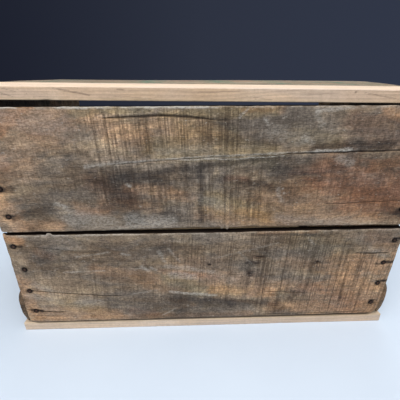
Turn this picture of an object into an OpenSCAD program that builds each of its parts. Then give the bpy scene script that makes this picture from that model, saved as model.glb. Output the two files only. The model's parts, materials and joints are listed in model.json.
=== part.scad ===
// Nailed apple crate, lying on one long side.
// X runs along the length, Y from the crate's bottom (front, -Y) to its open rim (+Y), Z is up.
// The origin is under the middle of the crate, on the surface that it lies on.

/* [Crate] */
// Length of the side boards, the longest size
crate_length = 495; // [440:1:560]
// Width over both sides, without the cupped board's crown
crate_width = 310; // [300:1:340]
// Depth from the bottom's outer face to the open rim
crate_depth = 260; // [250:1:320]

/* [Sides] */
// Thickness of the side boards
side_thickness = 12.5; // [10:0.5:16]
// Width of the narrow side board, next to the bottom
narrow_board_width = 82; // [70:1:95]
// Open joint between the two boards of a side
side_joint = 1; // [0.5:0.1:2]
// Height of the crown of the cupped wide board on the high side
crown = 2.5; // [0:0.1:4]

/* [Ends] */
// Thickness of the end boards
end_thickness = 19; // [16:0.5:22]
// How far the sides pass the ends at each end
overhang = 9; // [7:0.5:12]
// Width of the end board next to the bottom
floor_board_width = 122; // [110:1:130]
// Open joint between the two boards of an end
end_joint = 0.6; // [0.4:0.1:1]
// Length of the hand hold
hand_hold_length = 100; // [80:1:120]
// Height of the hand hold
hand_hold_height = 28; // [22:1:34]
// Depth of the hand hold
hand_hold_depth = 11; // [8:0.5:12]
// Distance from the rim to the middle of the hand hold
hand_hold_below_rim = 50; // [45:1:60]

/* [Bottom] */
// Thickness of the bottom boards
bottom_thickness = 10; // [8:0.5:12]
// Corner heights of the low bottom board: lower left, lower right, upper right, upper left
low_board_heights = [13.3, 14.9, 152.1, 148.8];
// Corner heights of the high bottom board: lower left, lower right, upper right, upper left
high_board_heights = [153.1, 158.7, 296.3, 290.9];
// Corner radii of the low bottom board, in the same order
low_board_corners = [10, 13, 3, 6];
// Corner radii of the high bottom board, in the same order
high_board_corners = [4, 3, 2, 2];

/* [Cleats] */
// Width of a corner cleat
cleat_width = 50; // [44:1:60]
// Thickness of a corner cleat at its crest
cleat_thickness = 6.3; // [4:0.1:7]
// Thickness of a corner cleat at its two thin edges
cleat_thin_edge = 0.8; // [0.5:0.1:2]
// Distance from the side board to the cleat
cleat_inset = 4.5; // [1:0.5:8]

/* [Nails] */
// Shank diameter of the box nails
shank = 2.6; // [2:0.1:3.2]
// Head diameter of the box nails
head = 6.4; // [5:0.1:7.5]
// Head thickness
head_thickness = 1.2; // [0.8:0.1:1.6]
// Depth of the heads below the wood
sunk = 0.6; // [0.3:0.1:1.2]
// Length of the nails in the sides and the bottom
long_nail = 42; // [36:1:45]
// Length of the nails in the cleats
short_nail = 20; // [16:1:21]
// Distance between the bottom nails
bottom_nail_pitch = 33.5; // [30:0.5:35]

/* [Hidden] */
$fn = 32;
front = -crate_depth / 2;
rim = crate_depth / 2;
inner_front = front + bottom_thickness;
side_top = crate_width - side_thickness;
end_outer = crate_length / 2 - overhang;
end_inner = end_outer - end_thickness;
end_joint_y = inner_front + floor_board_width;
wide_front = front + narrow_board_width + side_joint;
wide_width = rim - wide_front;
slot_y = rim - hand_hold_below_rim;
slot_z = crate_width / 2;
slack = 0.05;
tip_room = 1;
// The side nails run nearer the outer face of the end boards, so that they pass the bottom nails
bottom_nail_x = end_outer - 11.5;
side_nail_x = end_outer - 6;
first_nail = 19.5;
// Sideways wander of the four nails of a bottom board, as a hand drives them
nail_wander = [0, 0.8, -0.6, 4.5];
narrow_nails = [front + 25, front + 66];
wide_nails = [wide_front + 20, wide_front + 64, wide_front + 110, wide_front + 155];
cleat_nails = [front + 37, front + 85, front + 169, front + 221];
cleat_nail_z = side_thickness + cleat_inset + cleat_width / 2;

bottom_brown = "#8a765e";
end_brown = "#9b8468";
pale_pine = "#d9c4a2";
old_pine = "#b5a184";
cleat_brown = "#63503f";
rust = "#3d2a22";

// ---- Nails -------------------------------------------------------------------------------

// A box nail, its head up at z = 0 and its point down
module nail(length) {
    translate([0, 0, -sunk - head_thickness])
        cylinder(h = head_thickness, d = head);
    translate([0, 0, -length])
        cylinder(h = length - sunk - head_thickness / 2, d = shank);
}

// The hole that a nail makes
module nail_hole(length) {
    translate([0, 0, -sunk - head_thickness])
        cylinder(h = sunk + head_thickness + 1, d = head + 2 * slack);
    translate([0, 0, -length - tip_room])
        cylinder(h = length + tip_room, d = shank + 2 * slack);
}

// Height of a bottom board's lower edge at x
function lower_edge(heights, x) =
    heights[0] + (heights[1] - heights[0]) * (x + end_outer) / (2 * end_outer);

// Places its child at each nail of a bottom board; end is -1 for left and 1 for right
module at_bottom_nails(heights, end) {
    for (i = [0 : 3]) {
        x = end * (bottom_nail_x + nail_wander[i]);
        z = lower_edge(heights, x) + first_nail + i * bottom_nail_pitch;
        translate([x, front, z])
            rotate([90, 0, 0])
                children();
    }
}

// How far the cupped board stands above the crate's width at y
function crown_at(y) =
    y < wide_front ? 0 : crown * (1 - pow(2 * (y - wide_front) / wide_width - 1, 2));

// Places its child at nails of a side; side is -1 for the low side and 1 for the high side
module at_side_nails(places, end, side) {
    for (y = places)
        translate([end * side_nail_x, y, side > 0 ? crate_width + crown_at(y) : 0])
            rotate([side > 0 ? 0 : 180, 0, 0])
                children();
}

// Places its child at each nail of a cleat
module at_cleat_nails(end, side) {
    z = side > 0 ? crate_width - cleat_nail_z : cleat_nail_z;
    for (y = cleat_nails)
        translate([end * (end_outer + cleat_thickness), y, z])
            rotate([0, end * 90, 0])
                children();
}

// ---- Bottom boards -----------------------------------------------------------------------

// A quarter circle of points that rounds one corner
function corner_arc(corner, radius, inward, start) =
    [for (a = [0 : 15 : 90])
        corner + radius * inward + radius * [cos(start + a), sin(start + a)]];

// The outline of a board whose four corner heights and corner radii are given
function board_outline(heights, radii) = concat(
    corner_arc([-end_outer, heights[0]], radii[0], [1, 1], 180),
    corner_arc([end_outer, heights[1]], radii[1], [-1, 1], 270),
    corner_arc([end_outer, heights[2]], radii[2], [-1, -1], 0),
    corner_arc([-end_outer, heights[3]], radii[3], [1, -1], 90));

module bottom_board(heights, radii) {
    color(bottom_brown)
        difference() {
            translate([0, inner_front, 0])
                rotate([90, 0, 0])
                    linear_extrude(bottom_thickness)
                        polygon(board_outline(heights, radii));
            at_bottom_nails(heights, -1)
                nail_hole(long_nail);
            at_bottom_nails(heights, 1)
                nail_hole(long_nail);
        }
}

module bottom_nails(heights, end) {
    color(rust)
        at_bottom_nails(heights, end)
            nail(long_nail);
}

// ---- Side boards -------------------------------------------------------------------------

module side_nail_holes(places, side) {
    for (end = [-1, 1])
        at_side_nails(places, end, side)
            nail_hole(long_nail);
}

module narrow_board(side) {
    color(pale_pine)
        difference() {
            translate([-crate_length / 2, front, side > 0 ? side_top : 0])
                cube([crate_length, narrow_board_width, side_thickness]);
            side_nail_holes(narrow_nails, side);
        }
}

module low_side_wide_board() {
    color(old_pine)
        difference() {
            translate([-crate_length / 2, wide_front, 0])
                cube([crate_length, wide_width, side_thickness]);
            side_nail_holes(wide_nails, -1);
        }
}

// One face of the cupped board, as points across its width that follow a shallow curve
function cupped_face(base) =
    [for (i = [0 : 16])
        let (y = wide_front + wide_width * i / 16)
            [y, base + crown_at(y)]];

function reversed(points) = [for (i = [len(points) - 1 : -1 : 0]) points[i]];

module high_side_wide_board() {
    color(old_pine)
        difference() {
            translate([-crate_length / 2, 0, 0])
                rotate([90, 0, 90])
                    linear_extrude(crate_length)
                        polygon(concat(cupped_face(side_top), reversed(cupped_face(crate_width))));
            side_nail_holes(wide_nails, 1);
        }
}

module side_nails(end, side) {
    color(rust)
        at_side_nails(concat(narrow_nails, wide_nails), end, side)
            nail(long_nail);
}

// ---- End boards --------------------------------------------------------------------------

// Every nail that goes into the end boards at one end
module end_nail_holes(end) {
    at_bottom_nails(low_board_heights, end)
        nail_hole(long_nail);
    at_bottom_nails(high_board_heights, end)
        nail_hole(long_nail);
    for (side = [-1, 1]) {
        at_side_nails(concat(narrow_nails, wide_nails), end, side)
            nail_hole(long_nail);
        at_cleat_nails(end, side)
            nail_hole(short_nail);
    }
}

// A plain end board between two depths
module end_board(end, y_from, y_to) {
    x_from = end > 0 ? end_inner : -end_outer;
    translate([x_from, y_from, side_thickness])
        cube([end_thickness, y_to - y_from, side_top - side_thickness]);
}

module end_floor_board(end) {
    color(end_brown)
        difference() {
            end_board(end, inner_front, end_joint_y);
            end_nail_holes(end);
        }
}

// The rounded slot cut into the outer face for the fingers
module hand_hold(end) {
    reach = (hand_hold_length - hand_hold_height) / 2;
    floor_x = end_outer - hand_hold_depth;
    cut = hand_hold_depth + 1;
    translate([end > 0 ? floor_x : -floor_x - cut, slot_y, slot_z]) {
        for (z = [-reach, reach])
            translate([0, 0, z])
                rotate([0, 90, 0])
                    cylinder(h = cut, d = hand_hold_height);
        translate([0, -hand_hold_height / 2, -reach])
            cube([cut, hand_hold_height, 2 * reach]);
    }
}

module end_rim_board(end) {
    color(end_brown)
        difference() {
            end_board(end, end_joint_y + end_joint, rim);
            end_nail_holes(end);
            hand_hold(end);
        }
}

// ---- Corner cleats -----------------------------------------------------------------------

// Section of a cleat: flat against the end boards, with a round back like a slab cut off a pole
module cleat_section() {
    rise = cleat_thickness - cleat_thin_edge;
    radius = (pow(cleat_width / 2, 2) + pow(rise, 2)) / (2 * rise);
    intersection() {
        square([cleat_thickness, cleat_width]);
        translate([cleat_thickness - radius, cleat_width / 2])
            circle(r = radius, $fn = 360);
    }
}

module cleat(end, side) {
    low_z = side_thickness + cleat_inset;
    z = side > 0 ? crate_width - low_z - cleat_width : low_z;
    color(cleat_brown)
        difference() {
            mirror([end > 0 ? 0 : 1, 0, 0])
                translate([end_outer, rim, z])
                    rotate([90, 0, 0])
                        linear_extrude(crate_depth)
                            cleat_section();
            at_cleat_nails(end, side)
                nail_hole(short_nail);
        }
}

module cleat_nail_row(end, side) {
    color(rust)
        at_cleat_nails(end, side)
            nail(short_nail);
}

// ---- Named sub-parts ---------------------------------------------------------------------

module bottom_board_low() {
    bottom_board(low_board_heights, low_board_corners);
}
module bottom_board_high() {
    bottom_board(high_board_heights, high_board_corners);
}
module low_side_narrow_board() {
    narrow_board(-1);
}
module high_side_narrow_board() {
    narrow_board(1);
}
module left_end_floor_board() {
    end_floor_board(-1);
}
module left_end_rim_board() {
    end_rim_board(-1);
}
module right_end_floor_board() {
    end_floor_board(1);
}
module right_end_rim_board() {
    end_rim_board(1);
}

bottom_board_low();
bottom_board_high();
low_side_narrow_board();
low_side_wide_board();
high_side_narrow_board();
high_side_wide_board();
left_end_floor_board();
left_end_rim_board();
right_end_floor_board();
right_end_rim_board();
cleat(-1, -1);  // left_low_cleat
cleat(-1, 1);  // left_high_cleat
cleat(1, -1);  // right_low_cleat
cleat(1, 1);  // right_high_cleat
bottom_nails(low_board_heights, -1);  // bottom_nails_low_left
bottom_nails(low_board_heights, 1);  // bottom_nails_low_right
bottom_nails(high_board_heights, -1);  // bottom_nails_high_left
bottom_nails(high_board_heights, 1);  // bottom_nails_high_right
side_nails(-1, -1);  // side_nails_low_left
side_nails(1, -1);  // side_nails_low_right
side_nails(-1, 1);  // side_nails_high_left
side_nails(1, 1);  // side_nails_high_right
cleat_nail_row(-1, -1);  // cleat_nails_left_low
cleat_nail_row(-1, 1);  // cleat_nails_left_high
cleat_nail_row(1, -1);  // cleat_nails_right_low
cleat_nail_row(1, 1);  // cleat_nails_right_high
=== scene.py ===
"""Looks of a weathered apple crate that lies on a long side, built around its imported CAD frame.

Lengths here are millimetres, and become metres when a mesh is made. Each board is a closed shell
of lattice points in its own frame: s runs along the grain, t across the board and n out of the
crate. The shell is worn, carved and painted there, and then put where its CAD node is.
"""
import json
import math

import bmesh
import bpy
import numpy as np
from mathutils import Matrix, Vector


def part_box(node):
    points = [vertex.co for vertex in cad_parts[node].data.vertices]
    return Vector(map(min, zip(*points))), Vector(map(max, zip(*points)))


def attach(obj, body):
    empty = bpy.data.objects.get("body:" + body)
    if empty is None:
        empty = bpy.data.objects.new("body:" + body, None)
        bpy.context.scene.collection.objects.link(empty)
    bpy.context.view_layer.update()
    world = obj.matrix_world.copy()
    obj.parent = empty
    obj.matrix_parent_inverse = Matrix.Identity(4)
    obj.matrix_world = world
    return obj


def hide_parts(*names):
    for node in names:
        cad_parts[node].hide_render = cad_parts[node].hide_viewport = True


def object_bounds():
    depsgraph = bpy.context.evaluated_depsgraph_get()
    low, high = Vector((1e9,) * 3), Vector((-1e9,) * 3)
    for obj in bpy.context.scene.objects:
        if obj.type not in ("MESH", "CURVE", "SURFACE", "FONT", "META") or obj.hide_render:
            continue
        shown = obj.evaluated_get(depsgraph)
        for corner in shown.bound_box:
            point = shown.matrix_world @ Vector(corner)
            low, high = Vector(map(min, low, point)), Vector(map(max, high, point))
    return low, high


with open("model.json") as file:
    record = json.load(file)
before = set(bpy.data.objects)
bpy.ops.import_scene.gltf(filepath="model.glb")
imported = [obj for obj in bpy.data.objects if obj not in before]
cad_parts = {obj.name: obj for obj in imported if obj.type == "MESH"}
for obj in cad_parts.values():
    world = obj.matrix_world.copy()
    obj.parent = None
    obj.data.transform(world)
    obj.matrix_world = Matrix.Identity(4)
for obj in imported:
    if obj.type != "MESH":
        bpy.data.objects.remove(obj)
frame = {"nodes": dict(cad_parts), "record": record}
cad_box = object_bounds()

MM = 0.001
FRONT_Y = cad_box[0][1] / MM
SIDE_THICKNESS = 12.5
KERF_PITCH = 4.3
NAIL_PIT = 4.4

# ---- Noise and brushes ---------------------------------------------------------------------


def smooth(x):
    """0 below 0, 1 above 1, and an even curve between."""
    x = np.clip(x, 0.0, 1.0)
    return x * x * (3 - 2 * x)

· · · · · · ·

Return exactly the lines above from the line that has "bottom_board_low();" through the line that has "points = [vertex.co", inclusive, and nothing else.

bottom_board_low();
bottom_board_high();
low_side_narrow_board();
low_side_wide_board();
high_side_narrow_board();
high_side_wide_board();
left_end_floor_board();
left_end_rim_board();
right_end_floor_board();
right_end_rim_board();
cleat(-1, -1);  // left_low_cleat
cleat(-1, 1);  // left_high_cleat
cleat(1, -1);  // right_low_cleat
cleat(1, 1);  // right_high_cleat
bottom_nails(low_board_heights, -1);  // bottom_nails_low_left
bottom_nails(low_board_heights, 1);  // bottom_nails_low_right
bottom_nails(high_board_heights, -1);  // bottom_nails_high_left
bottom_nails(high_board_heights, 1);  // bottom_nails_high_right
side_nails(-1, -1);  // side_nails_low_left
side_nails(1, -1);  // side_nails_low_right
side_nails(-1, 1);  // side_nails_high_left
side_nails(1, 1);  // side_nails_high_right
cleat_nail_row(-1, -1);  // cleat_nails_left_low
cleat_nail_row(-1, 1);  // cleat_nails_left_high
cleat_nail_row(1, -1);  // cleat_nails_right_low
cleat_nail_row(1, 1);  // cleat_nails_right_high
=== scene.py ===
"""Looks of a weathered apple crate that lies on a long side, built around its imported CAD frame.

Lengths here are millimetres, and become metres when a mesh is made. Each board is a closed shell
of lattice points in its own frame: s runs along the grain, t across the board and n out of the
crate. The shell is worn, carved and painted there, and then put where its CAD node is.
"""
import json
import math

import bmesh
import bpy
import numpy as np
from mathutils import Matrix, Vector


def part_box(node):
    points = [vertex.co for vertex in cad_parts[node].data.vertices]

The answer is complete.